Soares does not explicitly disclose that the computing system is configured to obtain, from a computing device associated with a particular user, motion capture information indicative of a face of the particular user performing a microexpression unique to the particular user;
transmit the rendering of the 3D photorealistic representation of the face of the particular user to one or more second computing devices of a teleconference session that includes the computing device and the one or more second computing devices,
Chen teaches a computing system configured to obtain, from a computing device associated with a particular user ([0053] “In step 440, each frame from the video (or the identified group of pixels) is input into the local version of the machine learning network stored on the client device.”), motion capture information indicative of a face of the particular user performing an expression ([0054] “At step 450, the machine learning network determines facial expression values such as one or more action unit values with an associated action intensity value. In some embodiments, only an action unit value is determined. For example, an image of a user may depict that the user's eyes are closed, and the user's head is slightly turned to the left. The trained machine learning network may output two pairs of action unit values and corresponding intensity values of 43, 1 and 51, 0.5. Action unit value 43 would indicate that the eyes are closed, and the intensity values 1 would maximum action (i.e., eyes closed all the way). Action unit value 51 would indicate head turned to the left, and the intensity value 0.5 would indicate pronounced action (i.e., head turned half-way to the left).”), and
transmit the rendering of the face of the particular user to one or more second computing devices of a teleconference session that includes the computing device and the one or more second computing devices ([0063] “The modified video stream depicting the video conference participant in an avatar form may be transmitted to other video conference participants for display on their local device”).

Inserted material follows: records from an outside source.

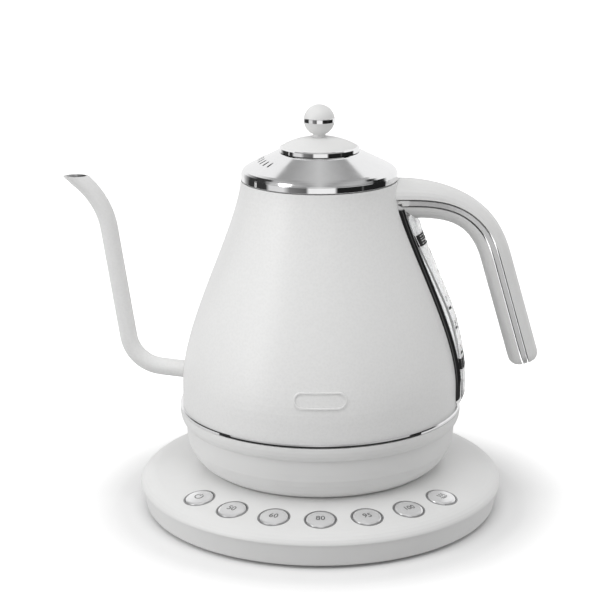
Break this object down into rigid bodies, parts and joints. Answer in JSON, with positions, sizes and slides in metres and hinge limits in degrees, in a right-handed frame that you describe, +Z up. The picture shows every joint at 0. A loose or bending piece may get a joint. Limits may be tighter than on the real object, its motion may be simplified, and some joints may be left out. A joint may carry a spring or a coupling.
{
  "type": "gooseneck kettle",
  "caption": "Pear-shaped white gooseneck kettle with chrome lid, ball knob and open-ended handle on a round button-controlled heated base.",
  "frame": {"origin": "on the kettle's vertical axis, on the table under the base", "axes": "+Z up, +X towards the handle, -X towards the spout, -Y towards the buttons"},
  "size_m": [0.3028, 0.2425, 0.2635],
  "materials": {
    "white_plastic": "smooth satin white",
    "white_paint": "satin white with a fine grain",
    "rubber": "matte",
    "steel": "brushed",
    "satin_metal": "satin with a bright edge",
    "trim_metal": "satin",
    "chrome": "polished",
    "black_plastic": "matte",
    "grey_plastic": "satin",
    "green_board": "satin",
    "element_metal": "dull",
    "clear_plastic": "clear, faintly frosted",
    "silicone": "matte"
  },
  "bodies": {
    "power_base": {"base_shell": "white_plastic", "base_tray": "white_plastic", "base_foot_ring": "rubber", "base_screws": "steel", "connector_plug": "black_plastic", "control_board": "green_board", "button_switches": "black_plastic", "button_wells": "grey_plastic", "cord_gland": "rubber"},
    "kettle_socket": {"connector_socket": "black_plastic"},
    "kettle": {"body_shell": "white_paint", "inner_vessel": "steel", "heater_plate": "steel", "heating_element": "element_metal", "control_block": "black_plastic", "chrome_band": "chrome", "base_ring": "white_plastic", "skirt": "white_plastic", "skirt_screws": "steel", "window_bezel": "chrome", "water_window": "clear_plastic", "badge_plate": "white_paint", "spout_sleeve": "white_paint", "spout_liner": "steel", "spout_strainer": "steel", "handle_outer": "white_plastic", "handle_inner": "white_plastic", "handle_trim": "trim_metal", "handle_filler": "white_plastic", "handle_tang": "steel"},
    "lid": {"lid_cone": "chrome", "lid_rim": "chrome", "lid_inner": "steel", "lid_seal": "silicone", "lid_cap": "white_plastic", "lid_cap_ring": "chrome", "knob_stem": "chrome", "knob_lower": "white_plastic", "knob_band": "chrome", "knob_upper": "white_plastic"},
    "button_power": {"button_power": "satin_metal"},
    "button_50": {"button_50": "satin_metal"},
    "button_60": {"button_60": "satin_metal"},
    "button_80": {"button_80": "satin_metal"},
    "button_95": {"button_95": "satin_metal"},
    "button_100": {"button_100": "satin_metal"},
    "button_warm": {"button_warm": "satin_metal"}
  },
  "joints": [
    {"name": "kettle_lift", "type": "slide", "parent": "power_base", "child": "kettle_socket", "axis": [0, 0, 1], "range_m": [0, 0.12]},
    {"name": "kettle_turn", "type": "hinge", "parent": "kettle_socket", "child": "kettle", "pos_m": [0, 0, 0.04], "axis": [0, 0, 1], "continuous": true},
    {"name": "lid_lift", "type": "slide", "parent": "kettle", "child": "lid", "axis": [0, 0, 1], "range_m": [0, 0.06]},
    {"name": "press_power", "type": "slide", "parent": "power_base", "child": "button_power", "axis": [0, 0, -1], "range_m": [0, 0.0008], "stiffness_N_per_m": 1500, "springref_m": -0.0006},
    {"name": "press_50", "type": "slide", "parent": "power_base", "child": "button_50", "axis": [0, 0, -1], "range_m": [0, 0.0008], "stiffness_N_per_m": 1500, "springref_m": -0.0006},
    {"name": "press_60", "type": "slide", "parent": "power_base", "child": "button_60", "axis": [0, 0, -1], "range_m": [0, 0.0008], "stiffness_N_per_m": 1500, "springref_m": -0.0006},
    {"name": "press_80", "type": "slide", "parent": "power_base", "child": "button_80", "axis": [0, 0, -1], "range_m": [0, 0.0008], "stiffness_N_per_m": 1500, "springref_m": -0.0006},
    {"name": "press_95", "type": "slide", "parent": "power_base", "child": "button_95", "axis": [0, 0, -1], "range_m": [0, 0.0008], "stiffness_N_per_m": 1500, "springref_m": -0.0006},
    {"name": "press_100", "type": "slide", "parent": "power_base", "child": "button_100", "axis": [0, 0, -1], "range_m": [0, 0.0008], "stiffness_N_per_m": 1500, "springref_m": -0.0006},
    {"name": "press_warm", "type": "slide", "parent": "power_base", "child": "button_warm", "axis": [0, 0, -1], "range_m": [0, 0.0008], "stiffness_N_per_m": 1500, "springref_m": -0.0006}
  ]
}
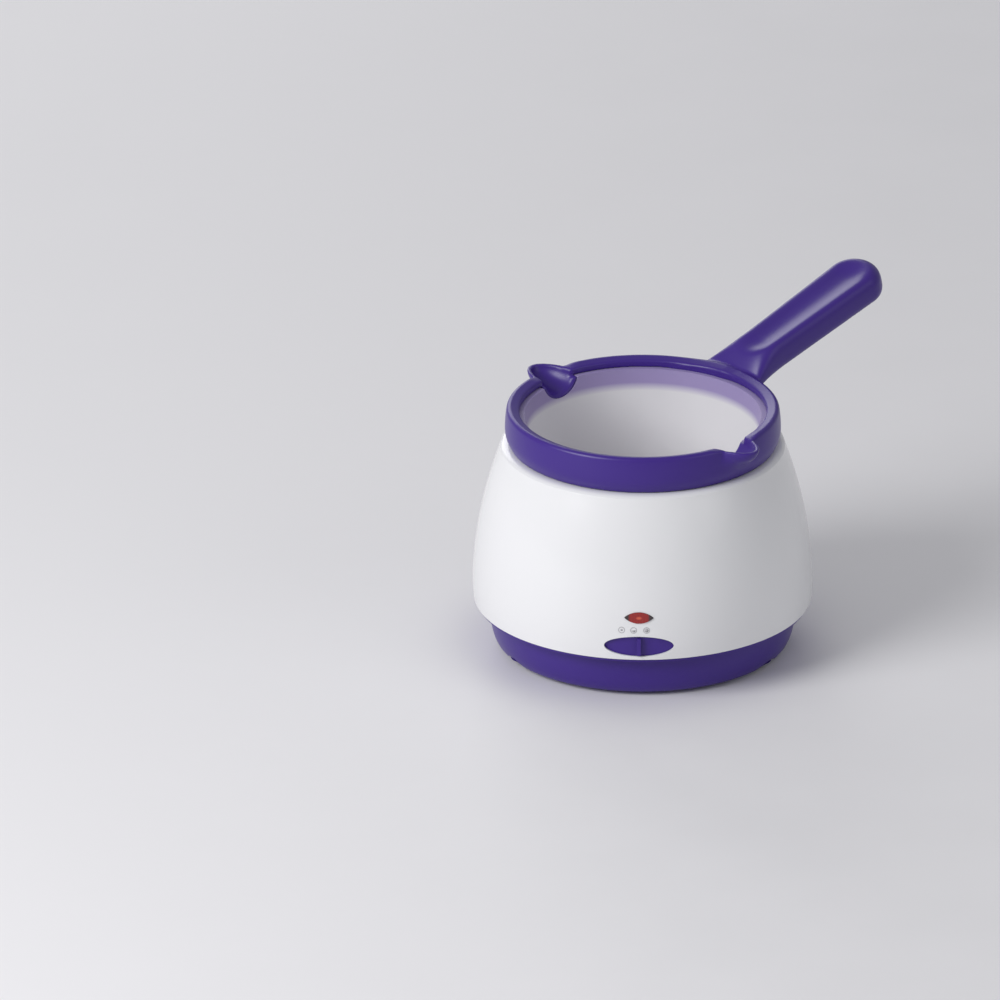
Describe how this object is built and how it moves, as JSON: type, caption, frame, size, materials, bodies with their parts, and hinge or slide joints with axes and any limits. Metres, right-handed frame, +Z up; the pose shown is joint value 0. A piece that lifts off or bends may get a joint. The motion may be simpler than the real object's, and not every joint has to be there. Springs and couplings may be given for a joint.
{
  "type": "electric melting pot",
  "caption": "Electric chocolate melting pot: domed white base with heated well, heat selector and lamp, and a lift-out silicone-lined pot with long handle and pouring lips.",
  "frame": {"origin": "on the pot's axis, on the flat underside of the base pan; the rubber feet reach 2 mm below it", "axes": "+Z up along the pot's axis, -Y out of the front with the selector, +X to the right seen from the front"},
  "size_m": [0.197, 0.2014, 0.1551],
  "materials": {
    "white_housing": "glossy moulded plastic, cool white",
    "purple_plastic": "satin moulded plastic, deep purple",
    "white_silicone": "matt translucent white silicone",
    "foot_rubber": "matt black rubber",
    "screw_steel": "zinc-plated steel",
    "plate_steel": "pressed bright steel",
    "well_aluminium": "spun aluminium, satin",
    "mica_board": "pressed mica board",
    "fibre_pad": "ceramic fibre board",
    "brown_phenolic": "brown phenolic moulding",
    "cream_ceramic": "cream steatite",
    "black_plastic": "black moulded plastic",
    "grey_plastic": "natural grey moulded plastic",
    "red_lens": "clear red lens plastic",
    "lamp_glass": "clear glass neon lamp",
    "lead_black": "silicone-insulated lead, black",
    "lead_white": "glass-sleeved lead, white",
    "lead_red": "silicone-insulated lead, red"
  },
  "bodies": {
    "base": {"outer_housing": "white_housing", "base_pan": "purple_plastic", "rubber_feet": "foot_rubber", "housing_screws": "screw_steel", "heating_well": "well_aluminium", "heating_element": "mica_board", "insulation_pad": "fibre_pad", "heater_clamp": "plate_steel", "clamp_nuts": "screw_steel", "clamp_screws": "screw_steel", "melt_thermostat": "brown_phenolic", "warm_thermostat": "brown_phenolic", "thermal_fuse": "plate_steel", "fuse_clip": "plate_steel", "terminal_block": "cream_ceramic", "cord_gland": "black_plastic", "switch_bracket": "grey_plastic", "switch_body": "black_plastic", "bracket_screws": "screw_steel", "indicator_lens": "red_lens", "lens_retainer": "plate_steel", "neon_lamp": "lamp_glass", "mains_lead": "lead_black", "heater_lead": "lead_white", "fuse_lead": "lead_white", "lamp_leads": "lead_red"},
    "selector": {"selector_slider": "purple_plastic"},
    "toggle": {"switch_toggle": "black_plastic"},
    "pot": {"pot_collar": "purple_plastic", "silicone_liner": "white_silicone"}
  },
  "joints": [
    {"name": "pot_lift", "type": "slide", "parent": "base", "child": "pot", "axis": [0, 0, 1], "range_m": [0, 0.08]},
    {"name": "selector_swing", "type": "hinge", "parent": "base", "child": "selector", "pos_m": [0, 0, 0.029], "axis": [0, 0, 1], "range_deg": [-4.4, 4.4]},
    {"name": "toggle_travel", "type": "slide", "parent": "base", "child": "toggle", "axis": [1, 0, 0], "range_m": [-0.0056, 0.0056]}
  ],
  "couplings": [
    {"joint": "toggle_travel", "follows": "selector_swing", "m_per_rad": 0.0719}
  ]
}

Soares and Chen are both analogous to the claimed invention because they are in the same field of 3D avatar generation using machine learning. Therefore, it would have been obvious to one of ordinary skill in the art before the effective filing date of the claimed invention to have modified the machine-learned 3D avatar model generation of Soares with two aspects of the invention of Chen: the quantitative motion-capture system for expressions (which would have reduced the amount of data necessary to represent an expression animation, benefiting users with poor network connections), and the ability to directly transmit the modified video feed to other teleconference participants’ devices (which would have provided the option to render the modified video feed containing the avatar on a centralized computing platform, benefiting users with devices that have poor processing power).
The combination of Soares in view of Chen does not explicitly teach: identify a difference between the motion capture information and prior motion capture information indicative of the face of the particular user, wherein the difference comprises a change in the face of the particular user; and execute the previously mentioned steps responsive to the change.

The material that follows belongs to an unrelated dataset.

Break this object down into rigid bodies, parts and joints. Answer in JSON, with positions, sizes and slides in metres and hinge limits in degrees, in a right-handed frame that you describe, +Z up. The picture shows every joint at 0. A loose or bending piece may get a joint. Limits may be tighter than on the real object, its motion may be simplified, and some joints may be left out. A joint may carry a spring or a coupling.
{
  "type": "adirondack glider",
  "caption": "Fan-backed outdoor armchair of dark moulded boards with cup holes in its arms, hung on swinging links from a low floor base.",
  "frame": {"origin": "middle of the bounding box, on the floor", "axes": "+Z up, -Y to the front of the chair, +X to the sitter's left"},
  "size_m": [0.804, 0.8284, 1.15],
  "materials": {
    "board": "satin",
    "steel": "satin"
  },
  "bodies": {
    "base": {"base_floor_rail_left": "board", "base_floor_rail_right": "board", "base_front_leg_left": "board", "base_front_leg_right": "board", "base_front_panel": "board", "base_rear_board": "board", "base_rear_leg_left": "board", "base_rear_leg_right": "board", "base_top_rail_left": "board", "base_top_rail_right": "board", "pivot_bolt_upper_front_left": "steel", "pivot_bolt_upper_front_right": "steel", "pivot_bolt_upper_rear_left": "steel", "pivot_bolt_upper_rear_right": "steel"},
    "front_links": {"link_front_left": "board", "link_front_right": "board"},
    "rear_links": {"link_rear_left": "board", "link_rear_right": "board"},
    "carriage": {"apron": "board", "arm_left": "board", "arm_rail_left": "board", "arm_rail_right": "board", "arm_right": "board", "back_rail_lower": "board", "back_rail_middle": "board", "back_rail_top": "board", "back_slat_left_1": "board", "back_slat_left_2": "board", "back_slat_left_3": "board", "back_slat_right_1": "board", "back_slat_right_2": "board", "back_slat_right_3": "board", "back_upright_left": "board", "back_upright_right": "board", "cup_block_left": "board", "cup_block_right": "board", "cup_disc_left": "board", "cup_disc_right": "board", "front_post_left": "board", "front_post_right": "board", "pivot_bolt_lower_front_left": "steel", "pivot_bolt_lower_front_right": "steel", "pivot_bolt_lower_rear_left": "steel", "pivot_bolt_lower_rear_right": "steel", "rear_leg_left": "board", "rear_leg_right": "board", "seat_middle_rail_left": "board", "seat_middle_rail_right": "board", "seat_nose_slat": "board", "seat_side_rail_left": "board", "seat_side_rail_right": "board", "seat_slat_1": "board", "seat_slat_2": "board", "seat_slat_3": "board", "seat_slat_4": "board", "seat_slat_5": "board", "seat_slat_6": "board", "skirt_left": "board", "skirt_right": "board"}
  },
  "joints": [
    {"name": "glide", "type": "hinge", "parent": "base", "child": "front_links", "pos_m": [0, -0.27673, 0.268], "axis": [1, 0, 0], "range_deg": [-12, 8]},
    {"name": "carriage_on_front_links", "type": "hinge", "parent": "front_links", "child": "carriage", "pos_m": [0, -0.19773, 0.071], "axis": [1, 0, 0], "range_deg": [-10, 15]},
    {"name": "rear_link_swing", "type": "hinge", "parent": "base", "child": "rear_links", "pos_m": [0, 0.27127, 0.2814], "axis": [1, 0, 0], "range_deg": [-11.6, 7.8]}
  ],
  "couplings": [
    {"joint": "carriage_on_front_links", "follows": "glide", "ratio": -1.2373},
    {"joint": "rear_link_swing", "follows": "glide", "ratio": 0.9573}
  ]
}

Oz teaches: identify a difference between the motion capture information and prior motion capture information indicative of the face of the particular user, wherein the difference comprises a change in the face of the particular user ([0192] “During the conference call, at the Encoder, an additional mechanism is added. This mechanism, a Change Detector (CD), analyzes the expressions made by the participant user and finds when the participant makes a new expression—one that was not taken into account when the models were created. This can easily be performed as expressions—as mentioned above—can be modeled using a 100-component vector. Therefore, the CD can identify situations when the participant's expressions are composed of vectors that were not used for training. The CD may decide that a new vector detected may require re-modelling if the newly detected vector is distant from all previously used vectors by some metric.”); and update a facial model responsive to the change ([0192] “The CDs would store these unmodelled conditions and at some time after the conference call ends, would either create new models locally and then update a central server with the new models, or would send the relevant pictures as captured by a camera to the central server which would be able to improve the existing models faster”).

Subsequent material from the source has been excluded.